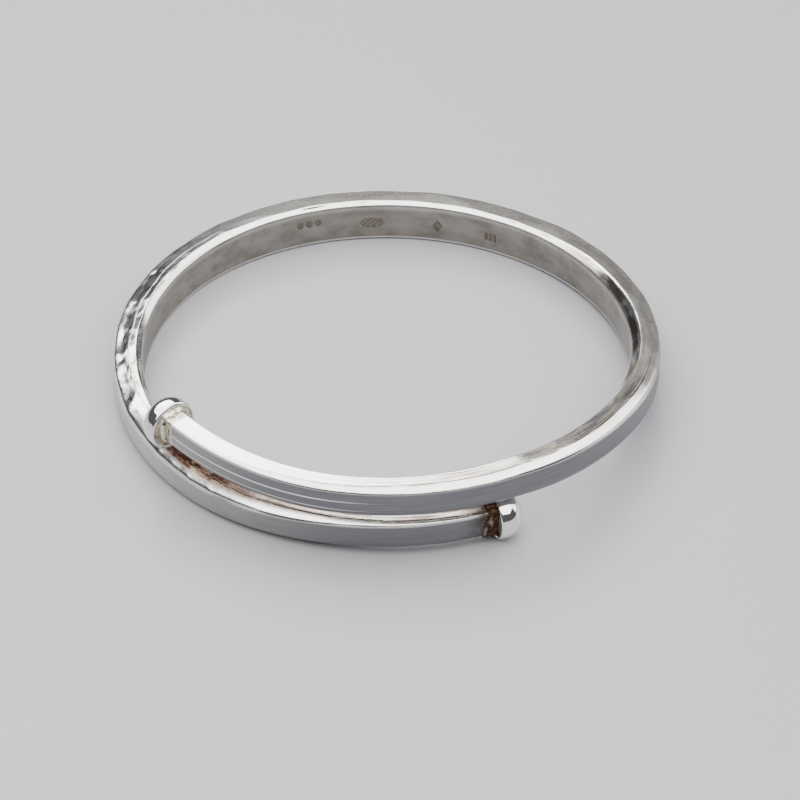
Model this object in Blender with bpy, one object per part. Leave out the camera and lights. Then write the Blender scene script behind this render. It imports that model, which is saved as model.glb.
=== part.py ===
"""Hand-forged silver bypass bangle.

One tapered bar is coiled a little more than once round the wrist, so that its two ends lie one above
the other at the front.  A turned, domed knob is soldered to each end.  The bangle lies flat, with +Z up:
the back of the ring is at +Y, the two ends pass each other at -Y, and the origin is on the surface that
it lies on, under the middle of the piece.

Angles along the bar ("run") start at the lower end and go clockwise, seen from above.
"""
import math

import bmesh
import bpy
from mathutils import Matrix, Vector

for old in list(bpy.data.objects):
    bpy.data.objects.remove(old, do_unlink=True)

MM = 0.001

# ---- driving dimensions: the ring -------------------------------------------------------------------
INNER_RADIUS = 30.5 * MM        # inside of the ring, at the back
LOWER_END_AZIMUTH = 291.0       # degrees from +X: where the lower end's cut face is
RUN = 431.0                     # degrees of bar, from the lower cut face to the upper one
STATION_STEP = 3.0              # degrees between sections

# ---- driving dimensions: the bar --------------------------------------------------------------------
BAR_WIDTH = 3.9 * MM            # across the ring's radius, at the back
BAR_HEIGHT = 5.9 * MM           # at the back, where the bar is tallest
END_WIDTH = 2.9 * MM            # the same two sizes at the ends
END_HEIGHT = 4.0 * MM
FOOT_CHAMFER = 0.3 * MM         # inner edge of the underside
SKIRT_WIDTH = 0.8 * MM          # rounded outer edge of the underside
SKIRT_HEIGHT = 0.95 * MM
SHOULDER_DROP = 2.0 * MM        # from the top down to the outer wall, at the back
END_SHOULDER_DROP = 0.4 * MM    # the same at the ends, where the forged shoulder fades out
LIP_WIDTH = 0.8 * MM            # bright bevel along the top of the inner wall
LIP_HEIGHT = 0.85 * MM
END_LIP = 0.45 * MM             # the same bevel at the ends, both ways

# ---- driving dimensions: knobs and solder -----------------------------------------------------------
UPPER_KNOB_DIAMETER = 6.4 * MM
LOWER_KNOB_DIAMETER = 6.0 * MM
KNOB_BACK_EDGE = 0.25 * MM      # rounding of the edge between the flat back and the rim
KNOB_RIM = 0.75 * MM            # straight part of the rim
KNOB_DOME = 2.35 * MM           # height of the dome over the rim
SOLDER_LENGTH = 0.7 * MM        # neck of solder between the bar and the knob
SOLDER_SPREAD = 0.35 * MM       # how far it stands out round the bar's end
JOINT_GAP = 0.3 * MM            # left between pieces that meet
PASSING_GAP = 0.35 * MM         # left between the two strands, and between a knob and a strand

# ---- values that follow -----------------------------------------------------------------------------
LOWER_KNOB_RADIUS = LOWER_KNOB_DIAMETER / 2
UPPER_KNOB_RADIUS = UPPER_KNOB_DIAMETER / 2
TURN = 360.0
UPPER_END_RUN = RUN
PASSING_RUN = TURN + LOWER_END_AZIMUTH - 295.0      # where the upper strand passes over the lower knob
LOWER_END_RISE = LOWER_KNOB_RADIUS - END_HEIGHT / 2  # the lower knob rests on the table
PASSING_RISE = LOWER_KNOB_DIAMETER + PASSING_GAP


def along(run, stations):
    """Smooth value at a run angle, through (run, value) stations, without overshoot."""
    if run <= stations[0][0]:
        return stations[0][1]
    if run >= stations[-1][0]:
        return stations[-1][1]
    runs = [s[0] for s in stations]
    values = [s[1] for s in stations]
    steps = [b - a for a, b in zip(runs, runs[1:])]
    slopes = [(b - a) / h for a, b, h in zip(values, values[1:], steps)]
    tangents = [0.0]
    for before, after in zip(slopes, slopes[1:]):
        same_way = before * after > 0
        tangents.append(2 * before * after / (before + after) if same_way else 0.0)
    tangents.append(0.0)
    i = max(k for k in range(len(steps)) if runs[k] <= run)
    t = (run - runs[i]) / steps[i]
    rise = values[i + 1] - values[i]
    return (values[i] + rise * t * t * (3 - 2 * t)
            + steps[i] * t * (1 - t) * (tangents[i] * (1 - t) - tangents[i + 1] * t))


def bar_size(run, at_back, at_end):
    """A size that is full round the back of the ring and tapers to both ends."""
    return along(run, [(0, at_end), (45, at_end + 0.25 * (at_back - at_end)), (150, at_back),
                       (250, at_back), (350, at_end + 0.3 * (at_back - at_end)), (UPPER_END_RUN, at_end)])


def bar_height(run):
    return bar_size(run, BAR_HEIGHT, END_HEIGHT)


def bar_width(run):
    return bar_size(run, BAR_WIDTH, END_WIDTH)


UPPER_KNOB_RUN = UPPER_END_RUN + 4.0
RESTING_HEIGHT = bar_height(UPPER_KNOB_RUN - TURN)   # of the lower strand, under the upper knob
UPPER_END_RISE = RESTING_HEIGHT + PASSING_GAP + UPPER_KNOB_RADIUS - END_HEIGHT / 2


def underside(run):
    """Height of the bar's underside over the table."""
    return along(run, [(0, LOWER_END_RISE), (22, 0.95 * LOWER_END_RISE), (70, 0.0), (230, 0.0),
                       (262, 0.07 * PASSING_RISE), (292, 0.28 * PASSING_RISE), (322, 0.63 * PASSING_RISE),
                       (343, 0.89 * PASSING_RISE), (PASSING_RUN, PASSING_RISE),
                       (PASSING_RUN + 25, 0.6 * PASSING_RISE + 0.4 * UPPER_END_RISE),
                       (UPPER_END_RUN, UPPER_END_RISE)])


def inner_radius(run):
    """Inside of the ring, which the forging has left a little out of round."""
    drift = along(run, [(0, 0.5 * MM), (45, 0.0), (90, -0.25 * MM), (150, 0.25 * MM), (200, -0.2 * MM),
                        (260, 0.1 * MM), (320, 0.1 * MM), (PASSING_RUN, 1.0 * MM), (390, 0.95 * MM),
                        (UPPER_END_RUN, 0.15 * MM)])
    return INNER_RADIUS + drift


def section(run):
    """Outline of the bar at a run angle, as (outwards from the inner wall, up from the underside)."""
    width = bar_width(run)
    height = bar_height(run)
    lip_width = bar_size(run, LIP_WIDTH, END_LIP)
    lip_height = bar_size(run, LIP_HEIGHT, END_LIP)
    drop = bar_size(run, SHOULDER_DROP, END_SHOULDER_DROP)
    shoulder = width - lip_width
    return [
        (0.0, FOOT_CHAMFER),
        (FOOT_CHAMFER, 0.0),
        (width - SKIRT_WIDTH, 0.0),
        (width - 0.3 * SKIRT_WIDTH, 0.35 * SKIRT_HEIGHT),
        (width, SKIRT_HEIGHT),
        (width, height - drop),
        (width - 0.07 * shoulder, height - 0.50 * drop),
        (width - 0.26 * shoulder, height - 0.14 * drop),
        (lip_width + 0.3 * shoulder, height),
        (lip_width, height - 0.02 * drop),
        (0.3 * lip_width, height - 0.35 * lip_height),
        (0.0, height - lip_height),
    ]


def ring_point(run, out, up):
    """Point at a run angle, a distance out from the ring's inner wall and up from the bar's underside."""
    azimuth = math.radians(LOWER_END_AZIMUTH - run)
    radius = inner_radius(run) + out
    return Vector((radius * math.cos(azimuth), radius * math.sin(azimuth), underside(run) + up))


def material(name, colour, roughness):
    """Silver in one of its finishes."""
    silver = bpy.data.materials.new(name)
    silver.use_nodes = True
    shader = silver.node_tree.nodes["Principled BSDF"]
    shader.inputs["Base Color"].default_value = (*colour, 1.0)
    shader.inputs["Metallic"].default_value = 1.0
    shader.inputs["Roughness"].default_value = roughness
    return silver


def add_object(name, shape, finish):
    """Close the shape, point its faces outwards and link it as a named object."""
    bmesh.ops.recalc_face_normals(shape, faces=shape.faces)
    mesh = bpy.data.meshes.new(name)
    shape.to_mesh(mesh)
    shape.free()
    mesh.materials.append(finish)
    mesh.shade_smooth()
    mesh.set_sharp_from_angle(angle=math.radians(25))
    piece = bpy.data.objects.new(name, mesh)
    bpy.context.scene.collection.objects.link(piece)
    return piece


def skin(rings, shape):
    """Join closed rings of points, one after another, and cap both ends."""
    rows = [[shape.verts.new(point) for point in ring] for ring in rings]
    for row, following in zip(rows, rows[1:]):
        for i in range(len(row)):
            j = (i + 1) % len(row)
            shape.faces.new((row[i], row[j], following[j], following[i]))
    shape.faces.new(rows[0])
    shape.faces.new(reversed(rows[-1]))


def make_band(finish):
    """The forged bar, swept round the ring section by section."""
    count = round(RUN / STATION_STEP)
    rings = []
    for k in range(count + 1):
        run = RUN * k / count
        rings.append([ring_point(run, out, up) for out, up in section(run)])
    shape = bmesh.new()
    skin(rings, shape)
    return add_object("band", shape, finish)


def end_frame(run, outwards):
    """Frame at the middle of the bar's end face: Z along the bar and away from it, X out, Y up."""
    centre = ring_point(run, bar_width(run) / 2, bar_height(run) / 2)
    azimuth = math.radians(LOWER_END_AZIMUTH - run)
    out = Vector((math.cos(azimuth), math.sin(azimuth), 0.0))
    away = Vector((0, 0, 1)).cross(out) * outwards
    up = away.cross(out)
    frame = Matrix((out, up, away)).transposed().to_4x4()
    return Matrix.Translation(centre) @ frame


def turned_rings(profile, sides):
    """Rings of points round Z for a profile of (distance along Z, radius)."""
    rings = []
    for along_axis, radius in profile:
        rings.append([Vector((radius * math.cos(math.tau * i / sides),
                              radius * math.sin(math.tau * i / sides), along_axis)) for i in range(sides)])
    return rings


def make_knob(name, frame, diameter, finish):
    """A turned button: flat back, rounded edge, short rim and a full dome."""
    radius = diameter / 2
    start = JOINT_GAP + SOLDER_LENGTH + JOINT_GAP
    profile = [(start, radius - KNOB_BACK_EDGE * 1.6),
               (start + 0.3 * KNOB_BACK_EDGE, radius - 0.5 * KNOB_BACK_EDGE),
               (start + KNOB_BACK_EDGE, radius),
               (start + KNOB_BACK_EDGE + KNOB_RIM, radius)]
    dome_start = start + KNOB_BACK_EDGE + KNOB_RIM
    dome_steps = 7
    for k in range(1, dome_steps):
        angle = math.pi / 2 * k / dome_steps
        profile.append((dome_start + KNOB_DOME * math.sin(angle), radius * math.cos(angle) ** 0.85))
    profile.append((dome_start + KNOB_DOME, radius * 0.12))
    shape = bmesh.new()
    skin([[frame @ point for point in ring] for ring in turned_rings(profile, 28)], shape)
    return add_object(name, shape, finish)


def make_solder(name, frame, run, finish):
    """The collar of solder between the bar's cut end and the flat back of its knob."""
    half_width = bar_width(run) / 2
    half_height = bar_height(run) / 2
    rings = []
    for depth, spread in ((0.0, 0.0), (0.35, 0.25), (0.75, 0.7), (1.0, 1.0)):
        ring = []
        sides = 20
        for i in range(sides):
            angle = math.tau * i / sides
            reach = (abs(math.cos(angle)) ** 3 + abs(math.sin(angle)) ** 3) ** (-1 / 3)
            ring.append(frame @ Vector(((half_width * 0.93 + spread * SOLDER_SPREAD) * reach * math.cos(angle),
                                        (half_height * 0.93 + spread * SOLDER_SPREAD) * reach * math.sin(angle),
                                        JOINT_GAP + depth * SOLDER_LENGTH)))
        rings.append(ring)
    shape = bmesh.new()
    skin(rings, shape)
    return add_object(name, shape, finish)


def centre_over_origin(pieces):
    """Hang all pieces on one empty that puts the middle of their common box over the origin."""
    points = [vertex.co for piece in pieces for vertex in piece.data.vertices]
    middle = [(min(p[axis] for p in points) + max(p[axis] for p in points)) / 2 for axis in (0, 1)]
    bangle = bpy.data.objects.new("bangle", None)
    bangle.location = (-middle[0], -middle[1], 0.0)
    bpy.context.scene.collection.objects.link(bangle)
    for piece in pieces:
        piece.parent = bangle


hammered_silver = material("hammered_silver", (0.62, 0.60, 0.57), 0.28)
polished_silver = material("polished_silver", (0.78, 0.77, 0.74), 0.12)
cast_solder = material("cast_solder", (0.52, 0.48, 0.38), 0.45)

pieces = [make_band(hammered_silver)]
for label, run, outwards, diameter in (("lower", 0.0, 1, LOWER_KNOB_DIAMETER),
                                       ("upper", UPPER_END_RUN, -1, UPPER_KNOB_DIAMETER)):
    end = end_frame(run, outwards)
    pieces.append(make_solder(label + "_solder_collar", end, run, cast_solder))
    pieces.append(make_knob(label + "_end_knob", end, diameter, polished_silver))
centre_over_origin(pieces)
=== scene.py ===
"""A wrap-over bangle, hand-forged from one silver bar, with a turned knob soldered to each end.

Lengths are in millimetres until a point is placed, and "run" is the angle along the bar in degrees: it
starts at the lower end's cut face and goes clockwise, seen from above.  "Place" goes round the bar's
section: whole numbers are its corners, counted from the inner foot, along the underside, up the outer
wall, over the shoulder and the lip, and down the inner wall.
"""
import math

import bmesh
import bpy
from mathutils import Matrix, Vector, noise


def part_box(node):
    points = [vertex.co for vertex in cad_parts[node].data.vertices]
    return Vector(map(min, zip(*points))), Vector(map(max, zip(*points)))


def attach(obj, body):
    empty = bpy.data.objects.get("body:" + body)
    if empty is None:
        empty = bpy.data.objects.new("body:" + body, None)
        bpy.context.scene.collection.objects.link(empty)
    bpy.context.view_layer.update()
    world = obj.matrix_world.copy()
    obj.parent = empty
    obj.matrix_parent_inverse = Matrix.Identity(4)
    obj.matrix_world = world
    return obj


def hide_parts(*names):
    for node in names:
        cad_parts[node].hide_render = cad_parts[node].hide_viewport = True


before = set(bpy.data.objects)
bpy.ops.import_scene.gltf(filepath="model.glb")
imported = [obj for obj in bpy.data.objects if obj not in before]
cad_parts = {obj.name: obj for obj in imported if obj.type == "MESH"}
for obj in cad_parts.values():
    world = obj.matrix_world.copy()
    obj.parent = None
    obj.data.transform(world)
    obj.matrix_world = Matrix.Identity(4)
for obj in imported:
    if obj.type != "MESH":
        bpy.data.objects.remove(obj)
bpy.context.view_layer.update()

MM = 0.001
TURN = 360.0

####

Reprint the data above from the opening line to the line holding "STATION_STEP = 3.0", inclusive, and nothing else.

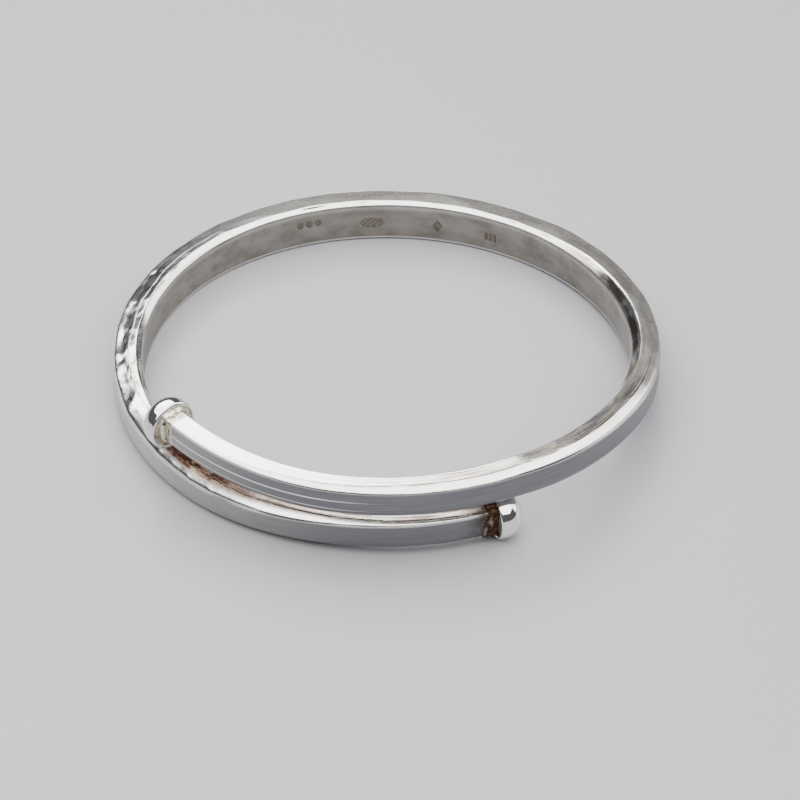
Model this object in Blender with bpy, one object per part. Leave out the camera and lights. Then write the Blender scene script behind this render. It imports that model, which is saved as model.glb.
=== part.py ===
"""Hand-forged silver bypass bangle.

One tapered bar is coiled a little more than once round the wrist, so that its two ends lie one above
the other at the front.  A turned, domed knob is soldered to each end.  The bangle lies flat, with +Z up:
the back of the ring is at +Y, the two ends pass each other at -Y, and the origin is on the surface that
it lies on, under the middle of the piece.

Angles along the bar ("run") start at the lower end and go clockwise, seen from above.
"""
import math

import bmesh
import bpy
from mathutils import Matrix, Vector

for old in list(bpy.data.objects):
    bpy.data.objects.remove(old, do_unlink=True)

MM = 0.001

# ---- driving dimensions: the ring -------------------------------------------------------------------
INNER_RADIUS = 30.5 * MM        # inside of the ring, at the back
LOWER_END_AZIMUTH = 291.0       # degrees from +X: where the lower end's cut face is
RUN = 431.0                     # degrees of bar, from the lower cut face to the upper one
STATION_STEP = 3.0              # degrees between sections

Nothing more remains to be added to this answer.